After the Second World War, this emphasis on submerged operation, battery capacity and higher submerged speed continued. In the US, the GUPPY program rebuilt wartime submarines to emphasise these features. In the Soviet Union, the four Type XXIs that were assigned to them by the Potsdam Agreement formed the basis for their Whiskey class.
In the 1950s, the Fleet Air Arm were flying in the North Sea and the GIUK gap for patrol and potentially anti-submarine warfare in search of Whiskey, Zulu and Foxtrot submarines. Patrol aircraft operated from RAF Ballykelly in Northern Ireland.[4] A means was needed for the initial detection of submarines in the area. Once detected, other methods such as radar or sonobuoy hydrophones could be used to track and target the contact.
Autolycus was an ion-mobility spectrometer (IMS).[5] This is an early technique of extreme sensitivity and was a major technique for the initial detection of an unseen submarine.[3]
An IMS measures how fast a given ion moves in a uniform electric field through a given atmosphere. The spectrometer separates ions by shape and charge, so that different species arrive at the detector at different times. Typically this is used to produce a mobility profile characterising the sample. For Autolycus, a boxcar integrator sampled the times for known markers within diesel exhaust. Display to the operator was on a continuous paper printout.[6]
The Autolycus technique was developed and first tested during the Second World War on warships.[7] After the war, the Mk. II version became light enough for airborne use. Fast-moving aircraft were better able to locate submarines by travelling in search patterns.
Early Mk II versions of Autolycus suffered from calibration difficulties in high humidity and stopped working altogether in rain. These problems were reduced in the Mk. III version.[7] This also had better time discrimination, giving better position fixes. On the Shackleton the air scoop for the system was located on the port side of the aircraft nose.
As Autolycus detected fumes from the submarine, rather than sound emanating from the hull, it could detect the passage of a submarine for some time after it had passed. This aided searching, as it did not need to pass directly overhead. A zig-zag search pattern was flown, passing at right-angles over the likely direction of submarine movements. When an exhaust plume was detected, the aircraft would begin to fly a tracking pattern of progressively shorter zig-zags.

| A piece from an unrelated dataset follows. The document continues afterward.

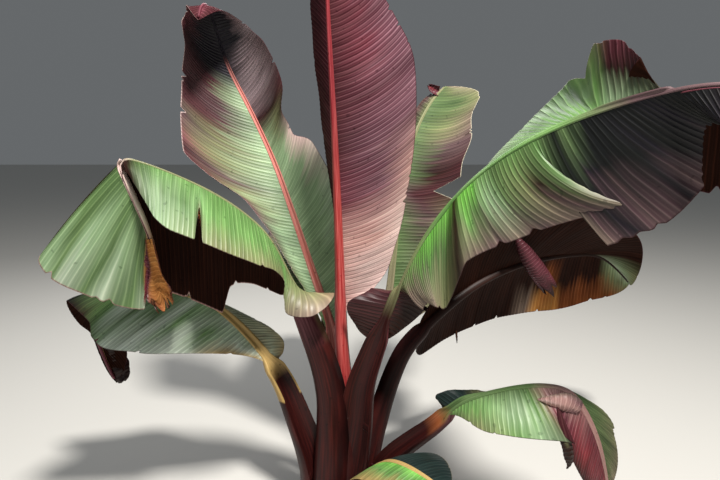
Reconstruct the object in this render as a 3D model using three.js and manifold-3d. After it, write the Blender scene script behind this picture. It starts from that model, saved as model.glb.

Each crossing of the plume trail would be plotted, giving a map plot of the submarine's likely track. As the track was narrowed down, the aircraft would switch sensors to a more precise method, such as centimetric radar or dropping sonobuoys before potentially closing for an attack.[8]
Autolycus was withdrawn for a number of reasons. The most immediate one was the withdrawal of the Shackleton carrier aircraft and their replacement with the Nimrod MR1. Nimrod was fitted with Autolycus, but this legacy equipment was no longer considered to be a first-line technique and so it was not integrated into the new tactical display system, based on an Elliott 920 digital computer.[9]
The Nimrod was equipped with a Magnetic Anomaly Detector (MAD) tail boom. MAD was considered to be more capable than the Autolycus approach and could also detect submerged submarines operating without diesels or the increasing threat from nuclear submarines. MAD had not been successfully fitted to the Shackleton, possibly because of interference problems from the piston engines and their ignition system.[citation needed]
Although the main submarine threat at the time of Autolycus' withdrawal was still the Soviet diesel-engine Golf and Juliett class submarines, increasing numbers of the nuclear-powered Hotel and Echo II were in service in this region.[10] As these did not need to snorkel and did not produce diesel exhaust they were effectively undetectable by either the Shackleton's Autolycus or its ASV Mk 13 radar.[11]
One of the cited limitations for Autolycus was a lack of discrimination between submarine exhaust, trawlers and on-shore sources.[3] In practice this does not appear to have been a major limitation as it was used for initial detection, not identification or tracking.[12]